Exercise details:
Output only the lines running from the line bearing "Vector(map(max, high, point))" through the line bearing "imported = [obj", character for character.

--- BEGIN Supplied data ---

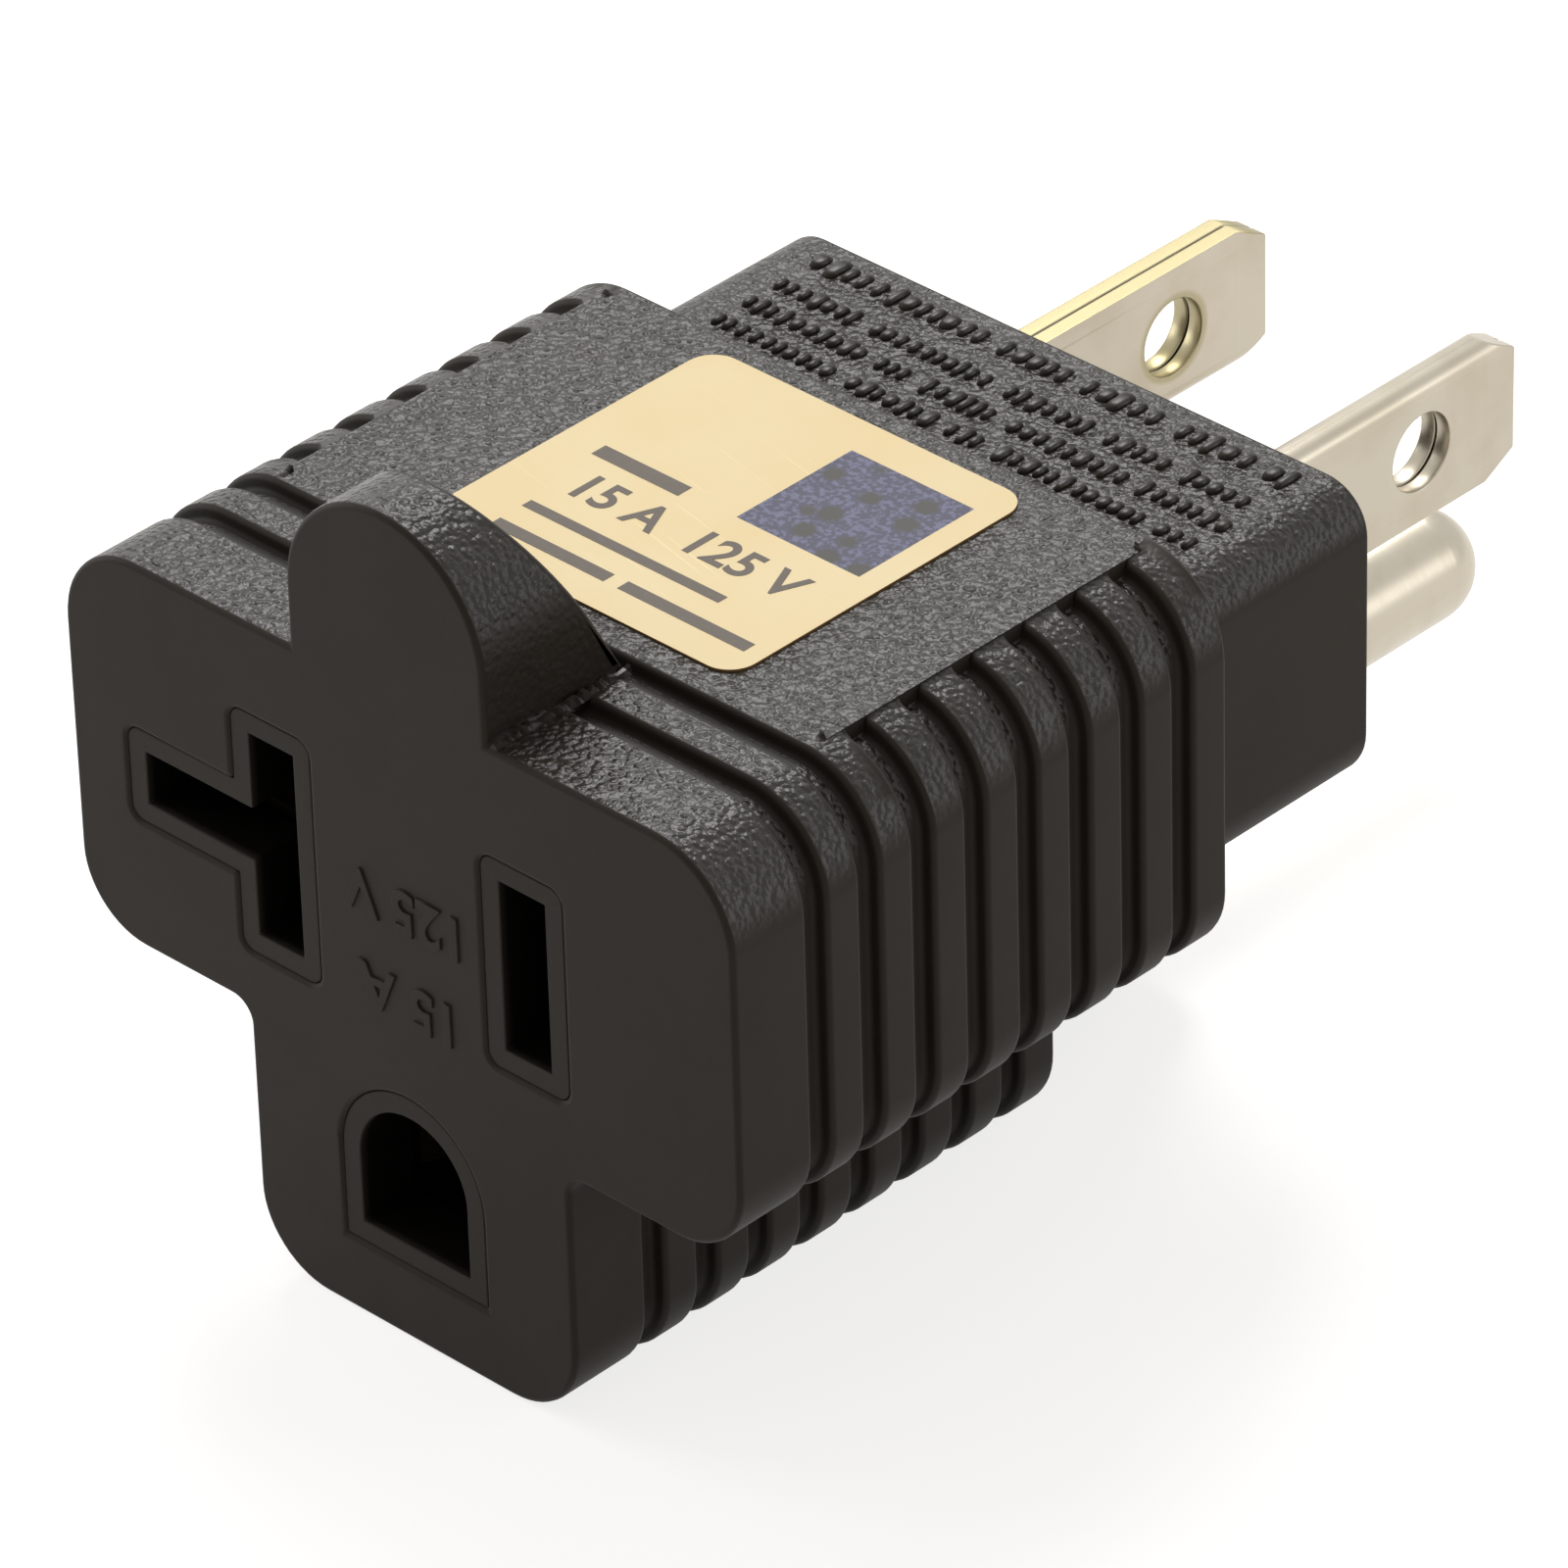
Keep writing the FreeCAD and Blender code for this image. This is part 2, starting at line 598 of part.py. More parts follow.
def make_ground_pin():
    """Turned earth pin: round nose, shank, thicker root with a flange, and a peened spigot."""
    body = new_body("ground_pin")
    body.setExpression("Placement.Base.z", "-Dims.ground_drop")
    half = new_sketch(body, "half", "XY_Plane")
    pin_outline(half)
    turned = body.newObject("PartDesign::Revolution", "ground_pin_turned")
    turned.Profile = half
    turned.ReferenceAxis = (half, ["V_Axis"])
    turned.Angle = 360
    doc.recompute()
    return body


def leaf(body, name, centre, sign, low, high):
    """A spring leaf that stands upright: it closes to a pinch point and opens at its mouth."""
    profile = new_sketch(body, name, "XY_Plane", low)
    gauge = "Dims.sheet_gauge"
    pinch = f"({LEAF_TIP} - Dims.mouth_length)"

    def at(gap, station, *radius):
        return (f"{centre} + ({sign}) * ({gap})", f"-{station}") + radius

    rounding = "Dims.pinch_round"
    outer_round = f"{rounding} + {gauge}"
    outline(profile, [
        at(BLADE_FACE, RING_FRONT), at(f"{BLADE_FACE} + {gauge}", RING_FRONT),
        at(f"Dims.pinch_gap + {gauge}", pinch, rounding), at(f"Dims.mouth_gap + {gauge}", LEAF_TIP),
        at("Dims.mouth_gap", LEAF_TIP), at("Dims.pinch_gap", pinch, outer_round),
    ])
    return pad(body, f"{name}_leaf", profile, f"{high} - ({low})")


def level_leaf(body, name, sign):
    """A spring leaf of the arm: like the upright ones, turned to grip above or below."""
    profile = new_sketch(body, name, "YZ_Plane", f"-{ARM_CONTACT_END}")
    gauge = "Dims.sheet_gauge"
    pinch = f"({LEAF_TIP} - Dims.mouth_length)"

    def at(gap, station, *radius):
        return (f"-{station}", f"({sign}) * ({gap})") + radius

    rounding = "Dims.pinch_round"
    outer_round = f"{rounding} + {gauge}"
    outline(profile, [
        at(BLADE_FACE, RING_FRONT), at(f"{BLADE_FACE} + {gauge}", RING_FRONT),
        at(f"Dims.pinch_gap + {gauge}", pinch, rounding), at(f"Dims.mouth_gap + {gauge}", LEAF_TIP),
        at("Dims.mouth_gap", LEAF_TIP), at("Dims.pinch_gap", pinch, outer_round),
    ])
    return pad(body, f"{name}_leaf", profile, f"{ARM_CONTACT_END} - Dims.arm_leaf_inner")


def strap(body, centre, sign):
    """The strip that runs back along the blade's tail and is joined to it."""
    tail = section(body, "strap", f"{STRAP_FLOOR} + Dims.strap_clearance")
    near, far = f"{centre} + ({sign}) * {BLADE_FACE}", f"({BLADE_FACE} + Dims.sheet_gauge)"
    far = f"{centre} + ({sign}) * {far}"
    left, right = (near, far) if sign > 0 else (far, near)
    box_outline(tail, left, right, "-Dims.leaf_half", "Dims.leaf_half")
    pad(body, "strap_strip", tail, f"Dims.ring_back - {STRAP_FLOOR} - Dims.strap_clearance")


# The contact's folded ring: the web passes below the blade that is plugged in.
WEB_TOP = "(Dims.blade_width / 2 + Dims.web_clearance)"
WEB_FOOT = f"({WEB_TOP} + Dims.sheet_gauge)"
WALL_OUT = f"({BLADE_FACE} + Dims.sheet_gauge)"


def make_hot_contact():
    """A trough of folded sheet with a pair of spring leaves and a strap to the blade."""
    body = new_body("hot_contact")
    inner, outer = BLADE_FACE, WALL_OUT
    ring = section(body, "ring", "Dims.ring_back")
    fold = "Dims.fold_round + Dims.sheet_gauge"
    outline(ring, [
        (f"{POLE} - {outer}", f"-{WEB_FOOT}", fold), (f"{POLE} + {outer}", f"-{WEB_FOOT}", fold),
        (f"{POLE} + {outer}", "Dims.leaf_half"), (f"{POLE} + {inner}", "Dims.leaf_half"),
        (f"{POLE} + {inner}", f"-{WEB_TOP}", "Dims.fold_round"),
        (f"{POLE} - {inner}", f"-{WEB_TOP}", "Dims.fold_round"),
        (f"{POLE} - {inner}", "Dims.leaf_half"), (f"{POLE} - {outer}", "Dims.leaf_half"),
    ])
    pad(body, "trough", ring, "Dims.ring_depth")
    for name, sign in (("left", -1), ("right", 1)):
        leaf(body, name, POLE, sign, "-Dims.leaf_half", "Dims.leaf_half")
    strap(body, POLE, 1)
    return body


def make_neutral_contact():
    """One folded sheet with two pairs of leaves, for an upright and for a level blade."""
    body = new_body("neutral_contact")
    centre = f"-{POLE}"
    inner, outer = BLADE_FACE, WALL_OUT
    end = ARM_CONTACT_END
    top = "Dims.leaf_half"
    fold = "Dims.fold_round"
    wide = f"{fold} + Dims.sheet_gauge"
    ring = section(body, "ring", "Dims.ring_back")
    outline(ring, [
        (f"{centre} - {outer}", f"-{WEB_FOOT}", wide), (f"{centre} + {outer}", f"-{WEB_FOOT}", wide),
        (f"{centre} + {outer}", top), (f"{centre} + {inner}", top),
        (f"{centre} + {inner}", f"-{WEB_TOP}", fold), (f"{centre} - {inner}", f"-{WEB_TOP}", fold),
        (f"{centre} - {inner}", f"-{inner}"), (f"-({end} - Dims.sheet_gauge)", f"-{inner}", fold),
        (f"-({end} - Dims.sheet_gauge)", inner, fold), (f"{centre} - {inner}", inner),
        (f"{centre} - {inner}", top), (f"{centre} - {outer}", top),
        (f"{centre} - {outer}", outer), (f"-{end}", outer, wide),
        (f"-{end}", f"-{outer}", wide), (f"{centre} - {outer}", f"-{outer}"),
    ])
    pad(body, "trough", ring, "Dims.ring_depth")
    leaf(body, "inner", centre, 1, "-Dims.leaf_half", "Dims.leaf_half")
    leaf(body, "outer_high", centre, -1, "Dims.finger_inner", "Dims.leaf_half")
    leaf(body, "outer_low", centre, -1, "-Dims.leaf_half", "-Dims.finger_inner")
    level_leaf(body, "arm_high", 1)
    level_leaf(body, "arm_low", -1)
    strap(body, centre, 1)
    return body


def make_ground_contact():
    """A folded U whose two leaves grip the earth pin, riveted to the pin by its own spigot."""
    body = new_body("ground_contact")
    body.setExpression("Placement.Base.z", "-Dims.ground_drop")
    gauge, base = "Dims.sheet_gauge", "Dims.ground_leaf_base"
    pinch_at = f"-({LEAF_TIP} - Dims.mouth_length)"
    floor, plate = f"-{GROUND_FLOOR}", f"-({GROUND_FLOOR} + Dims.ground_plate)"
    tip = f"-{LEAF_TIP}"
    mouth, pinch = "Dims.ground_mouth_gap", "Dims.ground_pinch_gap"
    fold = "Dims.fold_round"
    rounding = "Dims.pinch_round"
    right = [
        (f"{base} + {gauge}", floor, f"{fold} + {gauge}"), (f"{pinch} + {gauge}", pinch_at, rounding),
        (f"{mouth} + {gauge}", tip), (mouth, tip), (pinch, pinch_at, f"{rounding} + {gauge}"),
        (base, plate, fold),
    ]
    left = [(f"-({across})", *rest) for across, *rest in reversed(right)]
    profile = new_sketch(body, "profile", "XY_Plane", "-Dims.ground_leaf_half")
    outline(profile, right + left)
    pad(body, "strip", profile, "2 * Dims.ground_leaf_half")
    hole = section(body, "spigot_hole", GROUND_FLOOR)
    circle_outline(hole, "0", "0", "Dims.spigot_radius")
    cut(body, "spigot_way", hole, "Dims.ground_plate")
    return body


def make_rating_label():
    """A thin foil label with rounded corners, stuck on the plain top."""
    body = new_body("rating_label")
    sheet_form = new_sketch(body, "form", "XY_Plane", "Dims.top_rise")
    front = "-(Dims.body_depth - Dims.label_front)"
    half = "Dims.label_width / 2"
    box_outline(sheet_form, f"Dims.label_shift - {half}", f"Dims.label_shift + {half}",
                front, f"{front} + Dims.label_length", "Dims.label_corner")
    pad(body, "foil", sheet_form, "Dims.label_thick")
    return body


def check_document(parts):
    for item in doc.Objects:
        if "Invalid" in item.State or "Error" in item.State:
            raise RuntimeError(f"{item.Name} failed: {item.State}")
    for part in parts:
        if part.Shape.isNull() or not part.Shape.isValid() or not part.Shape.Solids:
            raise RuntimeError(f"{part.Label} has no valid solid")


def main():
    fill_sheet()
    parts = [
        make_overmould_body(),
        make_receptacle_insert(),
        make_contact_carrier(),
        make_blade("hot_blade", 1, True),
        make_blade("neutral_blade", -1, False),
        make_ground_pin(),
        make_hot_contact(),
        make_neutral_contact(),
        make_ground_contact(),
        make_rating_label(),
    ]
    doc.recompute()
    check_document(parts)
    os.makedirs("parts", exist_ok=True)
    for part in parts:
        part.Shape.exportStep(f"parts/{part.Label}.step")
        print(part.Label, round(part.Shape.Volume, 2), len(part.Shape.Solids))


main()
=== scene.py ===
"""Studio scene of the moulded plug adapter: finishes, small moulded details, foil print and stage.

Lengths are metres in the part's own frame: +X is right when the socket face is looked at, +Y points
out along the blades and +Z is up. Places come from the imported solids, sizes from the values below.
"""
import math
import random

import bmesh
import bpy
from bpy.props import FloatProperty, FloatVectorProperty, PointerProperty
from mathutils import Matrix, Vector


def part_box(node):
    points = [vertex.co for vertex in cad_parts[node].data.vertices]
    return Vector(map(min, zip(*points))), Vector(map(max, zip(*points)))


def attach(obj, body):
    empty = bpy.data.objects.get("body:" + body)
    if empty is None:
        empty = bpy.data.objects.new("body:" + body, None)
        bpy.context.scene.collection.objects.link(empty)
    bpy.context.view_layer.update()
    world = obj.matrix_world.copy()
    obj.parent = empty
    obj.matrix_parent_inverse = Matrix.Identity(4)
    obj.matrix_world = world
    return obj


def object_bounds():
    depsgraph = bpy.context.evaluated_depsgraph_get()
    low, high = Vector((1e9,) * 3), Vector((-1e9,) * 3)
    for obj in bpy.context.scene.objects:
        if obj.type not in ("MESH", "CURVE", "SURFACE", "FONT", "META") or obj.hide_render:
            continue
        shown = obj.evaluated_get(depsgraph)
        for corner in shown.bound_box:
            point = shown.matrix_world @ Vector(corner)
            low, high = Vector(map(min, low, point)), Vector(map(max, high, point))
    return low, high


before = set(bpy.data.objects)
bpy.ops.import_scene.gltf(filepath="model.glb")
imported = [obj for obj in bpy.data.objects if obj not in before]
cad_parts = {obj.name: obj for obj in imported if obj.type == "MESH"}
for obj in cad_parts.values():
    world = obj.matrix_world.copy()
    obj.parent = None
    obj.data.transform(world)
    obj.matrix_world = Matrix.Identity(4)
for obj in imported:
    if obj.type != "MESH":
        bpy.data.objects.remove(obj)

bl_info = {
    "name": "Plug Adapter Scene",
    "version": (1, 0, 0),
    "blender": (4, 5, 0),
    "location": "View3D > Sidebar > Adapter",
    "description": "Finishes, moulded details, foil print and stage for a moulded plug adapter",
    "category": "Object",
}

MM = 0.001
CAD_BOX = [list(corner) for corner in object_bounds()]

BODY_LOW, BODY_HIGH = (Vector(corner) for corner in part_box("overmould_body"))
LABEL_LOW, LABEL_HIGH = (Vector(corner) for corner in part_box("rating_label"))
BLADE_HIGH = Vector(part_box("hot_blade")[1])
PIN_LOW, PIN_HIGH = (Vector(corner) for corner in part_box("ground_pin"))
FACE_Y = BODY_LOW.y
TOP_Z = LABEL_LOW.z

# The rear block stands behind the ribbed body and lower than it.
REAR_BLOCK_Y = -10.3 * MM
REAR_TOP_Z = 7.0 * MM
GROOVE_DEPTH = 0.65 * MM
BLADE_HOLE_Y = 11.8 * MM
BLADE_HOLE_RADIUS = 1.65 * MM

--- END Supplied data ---

Expected output:
            low, high = Vector(map(min, low, point)), Vector(map(max, high, point))
    return low, high


before = set(bpy.data.objects)
bpy.ops.import_scene.gltf(filepath="model.glb")
imported = [obj for obj in bpy.data.objects if obj not in before]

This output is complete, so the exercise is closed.